July 26, 2011 - Memo from NextEra to Planning Director 'Any reduction in the production of MWh (be it through curtailment, maintenance, low wind, or any other source) has a direct negative effect on the economics of the installed capital which makes up the wind energy facility. Even a small amount of curtailment can provide serious financial risk to a wind project and any amount of curtailment can have detrimental effects on the ability to secure financing for a commercial scale wind project.'

August 8, 2011 - REWIRE News: PG&E signs PPA noting 163MWs at a 35% expected capacity equating to 57.05MW only.

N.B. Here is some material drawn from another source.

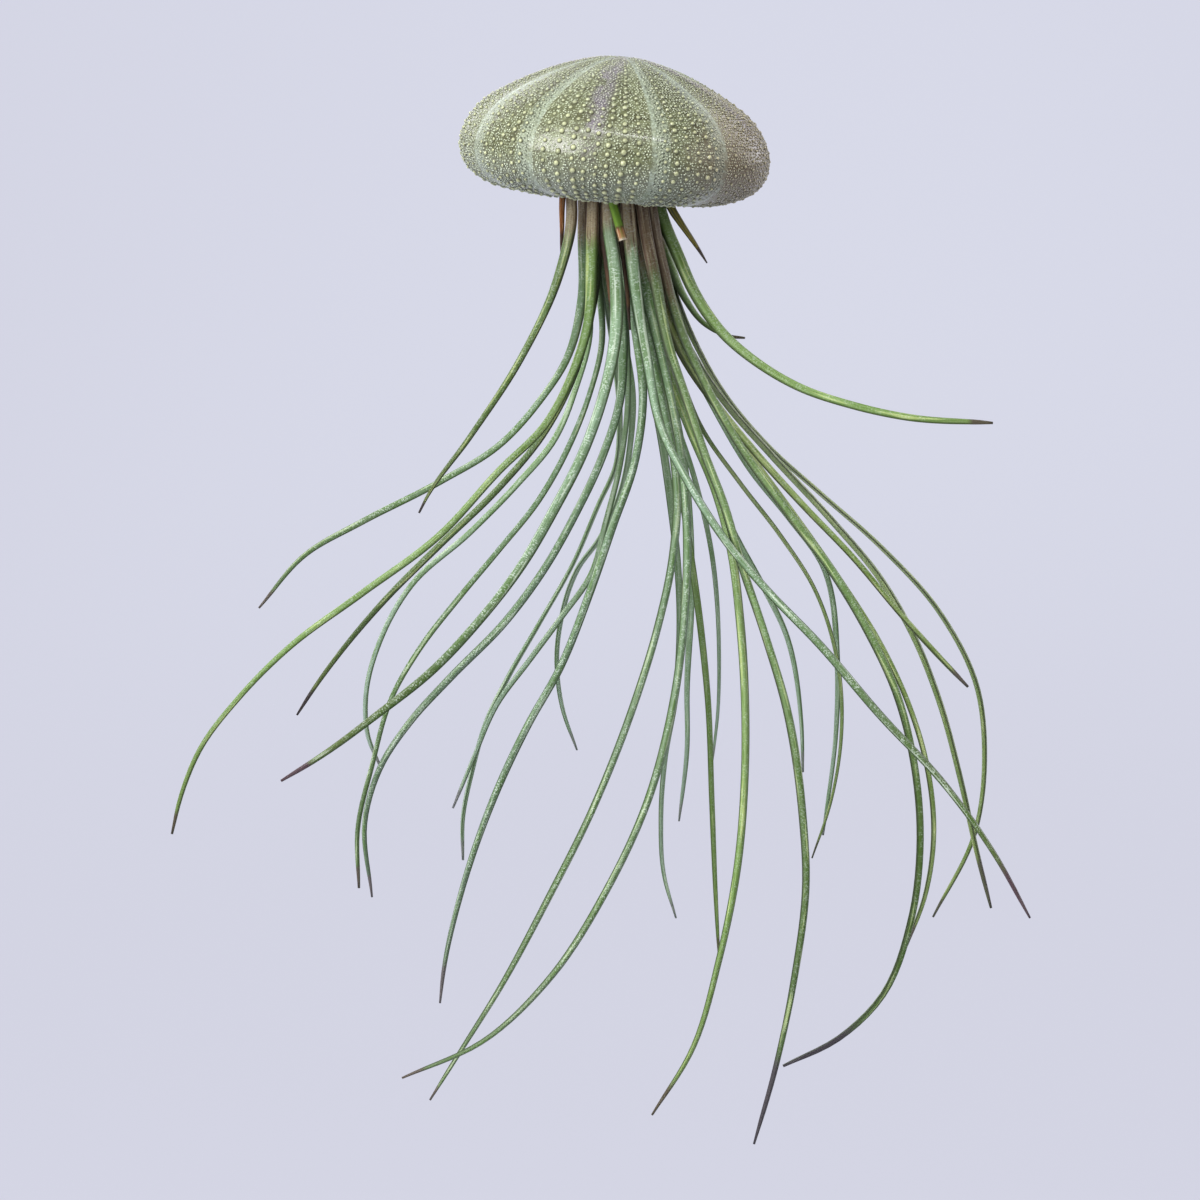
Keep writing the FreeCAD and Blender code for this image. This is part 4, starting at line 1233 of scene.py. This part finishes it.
def makeLeafMaterial(finish):
    material, shader = newMaterial("leaf " + finish)
    tones = {**skinTones, **dict(zip(finishColumns, leafTones[finish]))}
    fades = leafFades
    dry = finish in ("rust", "husk")
    share, across, girth, channel, run, seed, sheathed, tipped = [attributeOf(key) for key in leafValues]
    fromMiddle = calc("ABSOLUTE", across)
    onSkin = times(girth, growth["girth"] * growth["bladeWidth"])
    skin = vectorOf(onSkin, run, timesPlus(channel, growth["channelShift"], seed))
    strand = stretchedOf(skin, strandStretch)
    noise = {key: noiseZone(strand, *leafNoise[key]) for key in ("stripes", "gleams")}
    noise.update({key: noiseZone(skin, *leafNoise[key]) for key in ("fading", "blotches", "patches")})
    # green stripes run along the blade between its pale ridges
    stripes = times(noise["stripes"], timesPlus(noise["fading"], 0.45, 0.27))
    colour = mixTone(stripes, rampOf(share, tones["blade"]), tones["stripe"])
    colour = layered(
        colour, (noise["gleams"], 0.25 if dry else 0.55, tones["gleam"]),
        (noise["blotches"], 0.2, tones["stripe"]),
    )
    # silvery scales lie thickest along the middle of the outer face, which also paints a highlight along the
    # ridge
    flakes = cellZone(skin, *leafCells["flakes"])
    ridge = ease(fromMiddle, *fades["ridge"])
    scales = times(times(flakes, noise["patches"]), tones["scales"])
    scales = times(scales, timesPlus(ridge, 0.7, 0.3))
    scales = times(scales, ease(share, *fades["scalesEnd"]))
    colour = mixTone(scales, colour, tones["scale"])
    # the brown of the sheath, streaked where it fades
    streaks = noiseOf(strand, leafScales["streaks"], roughness=0.6)
    sheath = calc("ADD", sheathed, timesPlus(streaks, 1.5, -0.75))
    sheath = ease(sheath, *fades["sheath"])
    husk = layered(
        tones["sheath"], (ease(streaks, *fades["darkStreaks"]), 0.8, tones["sheathStreak"]),
        (ease(streaks, *fades["paleStreaks"]), 0.5, tones["sheathPale"]),
        (scales, 0.7, tones["sheathScale"]),
        (cellZone(skin, *leafCells["specks"]), 0.5, tones["sheathSpeck"]),
    )
    colour = mixTone(sheath, colour, husk)
    # darker edges, partly the leaf's own margin and partly painted shade, and what only some finishes have
    edge = ease(fromMiddle, *fades["edge"])
    layers = [(edge, 0.92, mixTone(sheath, tones["edge"], tones["sheathEdge"]))]
    if not dry:
        # a pale line along each sheath's edges is a painted highlight
        rim = times(ease(fromMiddle, *fades["rim"]), sheath)
        layers.append((rim, 0.7, tones["sheathRimHighlight"]))
    if finish == "dagger":
        layers.append((ease(fromMiddle, *fades["middle"]), 0.7, tones["daggerMiddle"]))
    if finish == "cut":
        end = ease(share, *fades["cutEnd"])
        lines = noiseZone(strand, *leafNoise["cutLines"])
        layers.append((times(lines, end), 0.75, tones["cutLine"]))
        layers.append((times(edge, end), 0.8, tones["cutEdge"]))
    # dark tip, and a darker channel
    ending = timesPlus(noiseOf(skin, leafScales["ending"], detail=2.0), 0.5, -0.25)
    ending = ease(calc("ADD", tipped, ending), *fades["tip"])
    layers.append((ending, 0.92, tones["tip"]))
    layers.append((channel, 0.2, tones["stripe"]))
    plug(layered(colour, *layers), shader.inputs["Base Color"])
    ribs = noiseOf(strand, leafScales["ribs"], roughness=0.6)
    normal = bumpOf(ribs, *leafRelief["ribs"])
    normal = bumpOf(flakes, *leafRelief["flakes"], under=normal)
    plug(normal, shader.inputs["Normal"])
    gloss = timesPlus(noise["patches"], 0.2, leafGloss["dry" if dry else "living"])
    plug(gloss, shader.inputs["Roughness"])
    shader.inputs["Specular IOR Level"].default_value = 0.4
    return material


def plantRings():
    # radius and height of the place that each ring of leaves grows from
    low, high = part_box("crown")
    rim = (high.x - low.x) / 2 - growth["rimInset"]
    outer = rim - growth["bundleShift"] - growth["ringPitch"]
    top = high.z - growth["flangeThickness"]
    second = top - growth["outerStep"]
    return {
        "rim": (rim, top),
        "outer": (outer, second),
        "between": (outer - growth["ringPitch"] / 3, second),
        "middle": (outer - growth["ringPitch"], second - growth["ringStep"]),
        "inner": (outer - 2 * growth["ringPitch"], second - 2 * growth["ringStep"]),
        "core": (0.0, second - 2 * growth["ringStep"] - growth["coreStep"]),
    }


def leafRoute(name):
    # points of a leaf's middle line from the crown to the tip
    ring, turn, tipShare = leaves[name][:3]
    pixels = leaves[name][-1]
    radius, height = rings[ring]
    angle = radians(turn)
    outward = Vector((sin(angle), -cos(angle), 0))
    shift = 0 if ring == "rim" else growth["bundleShift"]
    base = outward * radius + Vector((shift, 0, height))
    points = [base, base - Vector((0, 0, growth["collarRun"]))]
    if ring == "rim":
        points.append(Vector((base.x, base.y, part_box("shell")[0].z)))
    walked = lengthwise([Vector(pixel) for pixel in pixels])
    for (px, py), length in zip(pixels, walked):
        share = length / walked[-1]
        spread = share ** growth["spreadPower"] * (1 + growth["spreadLate"] * (1 - share))
        depth = base.y + (tipShare * growth["plantReach"] - base.y) * spread
        points.append(photoToModel(px, py, depth))
    return points


def leafSections(name, number, places, ways, reached):
    # at even steps along the leaf: its place, its ways across and outward, and its size there
    ring, turn = leaves[name][:2]
    chance = random.Random(number)
    form = leafForms.get(name, longLeaf)
    blade = growth["bladeWidth"] * leaves[name][3]
    if ring in growth["ringCounts"]:
        count = growth["ringCounts"][ring]
        sheath = 2 * rings[ring][0] * tan(pi / count) - growth["sheathGap"]
    else:
        sheath = blade * rimSheathShares.get(name, growth["rimSheathShare"])
    twist = chance.uniform(-growth["twist"], growth["twist"]) if form is longLeaf else 0.0
    spreads = (growth["waveRate"], growth["wavePhase"], growth["waveSize"])
    waves = [[chance.uniform(*spread) for spread in spreads] for wave in range(growth["waveCount"])]
    if abs(turn) < growth["frontTurns"]:
        turn = facingTurns.get(name, turn * growth["towardViewer"])
    facing = Vector((sin(radians(turn)), -cos(radians(turn)), 0))
    sections = []
    walked = 0
    for row in range(growth["stations"] + 1):
        share = row / growth["stations"]
        target = share * reached[-1]
        while walked < len(places) - 2 and reached[walked + 1] < target:
            walked += 1
            facing = (facing - ways[walked] * facing.dot(ways[walked])).normalized()
        part = (target - reached[walked]) / (reached[walked + 1] - reached[walked])
        place = places[walked].lerp(places[walked + 1], part)
        way = ways[walked].lerp(ways[walked + 1], part).normalized()
        turned = Matrix.Rotation(radians(twist * eased(*growth["twistRun"], share)), 3, way)
        across = turned @ way.cross(facing).normalized()
        bladePart, widthPart, outerPart, channelPart = formAt(form, share)
        if form is longLeaf:
            bladePart = eased(*growth["sheathEnd"], target)
        width = mixed(growth["tipWidth"], mixed(sheath, blade, bladePart), widthPart)
        width *= 1 + sum(size * sin(rate * target + phase) for rate, phase, size in waves)
        heights = (width * outerPart, width * channelPart)
        sections.append((place, across, across.cross(way), width, heights, 1 - bladePart, target))
    return sections


def makeLeaf(name, number):
    finish = leaves[name][4]
    places, ways = smoothRoute(leafRoute(name), growth["routeSteps"])
    reached = lengthwise(places)
    sections = leafSections(name, number, places, ways, reached)
    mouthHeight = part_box("shell")[0].z
    beforeMouth = min(length for place, length in zip(places, reached) if place.z < mouthHeight)
    brownStart, brownStop = brownRuns.get(name, growth["brownEnd"])
    tipRun = tipRuns.get(name, growth["darkTip"])
    rows = growth["stations"]
    bm = bmesh.new()
    bmesh.ops.create_grid(bm, x_segments=growth["around"], y_segments=rows, size=1.0)
    layers = [bm.verts.layers.float.new(key) for key in leafValues]
    for vert in bm.verts:
        # the grid's x becomes the way round the leaf, and its y the way along it
        angle = (vert.co.x + 1) * pi
        row = round((vert.co.y + 1) / 2 * rows)
        place, across, outwards, width, heights, flat, target = sections[row]
        side = cos(angle)
        lift = sin(angle)
        arch = mixed(lift**2, 1 - side**6, flat if lift > 0 else 0)  # a sheath is flatter than a blade
        height = (heights[0] if lift > 0 else heights[1]) * arch + growth["lip"] * lift
        vert.co = place + across * (side * width / 2) + outwards * height
        values = (
            row / rows,
            side,
            1 - abs(1 - angle / pi),  # even steps round the leaf, out and back
            0.5 - 0.5 * lift if abs(side) > growth["edgeZone"] else float(lift < 0),
            target,
            number * growth["seedStep"],
            1 - eased(brownStart, brownStop, target - beforeMouth),
            eased(tipRun, tipRun * growth["tipFade"], reached[-1] - target),
        )
        for layer, value in zip(layers, values):
            vert[layer] = value
    bmesh.ops.remove_doubles(bm, verts=bm.verts, dist=1e-7)
    bmesh.ops.holes_fill(bm, edges=bm.edges, sides=0)
    bmesh.ops.recalc_face_normals(bm, faces=bm.faces)
    finishedPiece(name + "_skin", bm, leafMaterials[finish], "plant", [name])


woodGrain = {
    "stretch": (1.0, 1.0, 0.12),
    "detail": 4.0,
    "fade": (0.35, 0.68),
    "patches": (2.0, 0.3, 0.7),  # detail, and the values between which they fade in
    "patchSize": 6,  # times the grain's
    "patchShare": 0.35,
    "relief": (0.0002, 0.6),  # depth and strength
}


def makeWoodMaterial(name, light, dark, grainScale, roughness):
    material, shader = newMaterial(name)
    place = objectPlace()
    stretched = stretchedOf(place, woodGrain["stretch"])
    grain = noiseZone(stretched, grainScale, woodGrain["detail"], *woodGrain["fade"])
    patches = noiseZone(place, grainScale / woodGrain["patchSize"], *woodGrain["patches"])
    colour = layered(mixTone(grain, light, dark), (patches, woodGrain["patchShare"], dark))
    plug(colour, shader.inputs["Base Color"])
    plug(bumpOf(grain, *woodGrain["relief"]), shader.inputs["Normal"])
    shader.inputs["Roughness"].default_value = roughness
    return material


rings = plantRings()
leafMaterials = {finish: makeLeafMaterial(finish) for finish in leafTones}
for number, name in enumerate(leaves):
    makeLeaf(name, number + 1)
print(len(leaves), "leaves made")

# name, light and dark tone, scale of the grain, and roughness of each wood
woodFinishes = {
    "stop_bead": ("bead wood", (190, 152, 108), (142, 102, 64), 900.0, 0.4),
    "crown": ("crown bark", (128, 104, 78), (66, 48, 34), 420.0, 0.85),
    "root_stubs": ("root bark", (146, 122, 96), (84, 62, 44), 800.0, 0.85),
}
crownTrim = {
    "seed": 5,
    # distance from the axis and number of the leaf bases of each ring
    "rings": ((0.0034, 9), (0.006, 15), (0.0086, 21), (0.0112, 27)),
    "halfSize": (0.0019, 0.0012, 0.00034),
    "sizeSpread": (0.8, 1.1),
    "turnSpread": 0.3,
    "rise": 0.00025,
    "lean": 13,
    "leanSpread": 9,
    "finish": ("leaf bases", (168, 146, 114), (92, 70, 48), 1500.0, 0.75),
}


def makeLeafBases():
    # papery stumps of old leaves lie over each other on top of the crown
    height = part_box("crown")[1].z + crownTrim["rise"]
    turnSpread = crownTrim["turnSpread"]
    chance = random.Random(crownTrim["seed"])
    bm = bmesh.new()
    for radius, count in crownTrim["rings"]:
        for number in range(count):
            turn = 2 * pi * (number + chance.uniform(-turnSpread, turnSpread)) / count
            lean = crownTrim["lean"] + chance.uniform(-1, 1) * crownTrim["leanSpread"]
            size = chance.uniform(*crownTrim["sizeSpread"])
            place = Matrix.Translation((radius * cos(turn), radius * sin(turn), height))
            place = place @ Matrix.Rotation(turn, 4, "Z") @ Matrix.Rotation(radians(-lean), 4, "Y")
            place = place @ Matrix.Diagonal([part * size for part in crownTrim["halfSize"]] + [1])
            bmesh.ops.create_icosphere(bm, subdivisions=2, radius=1, matrix=place)
    finishedPiece("crown_leaf_bases", bm, makeWoodMaterial(*crownTrim["finish"]), "plant")


makeLeafBases()
for name, finish in woodFinishes.items():
    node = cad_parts[name]
    node.data.materials.clear()
    node.data.materials.append(makeWoodMaterial(*finish))
print("crown, roots and bead finished")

The Draft EIR page 1-15 noted under Reduced Project Alternate ‘C’: 'A removal of up to 9WTGs in the NE portion of the site to increase the distance between the WTGs and both Butterbredt Springs and the nearest golden eagle nest,….'

August 11, 2011 - Planning Commission eliminates 9WTGs in the NE portion.

September 13, 2011 Hearing - Planning Director at 05:20:25 'The only way to guarantee that there would be no impact is to remove the turbines, and I think you have heard from the applicant that his Power Purchase Agreement does require a certain number of turbines....'

September 13, 2011 - Board approval page 433 EIR 'Once operational, the Project will provide up to 339 megawatts (MW) of installed capacity.” (only 281.95MWs more than the PPA notes).

Where's next and how many more deaths?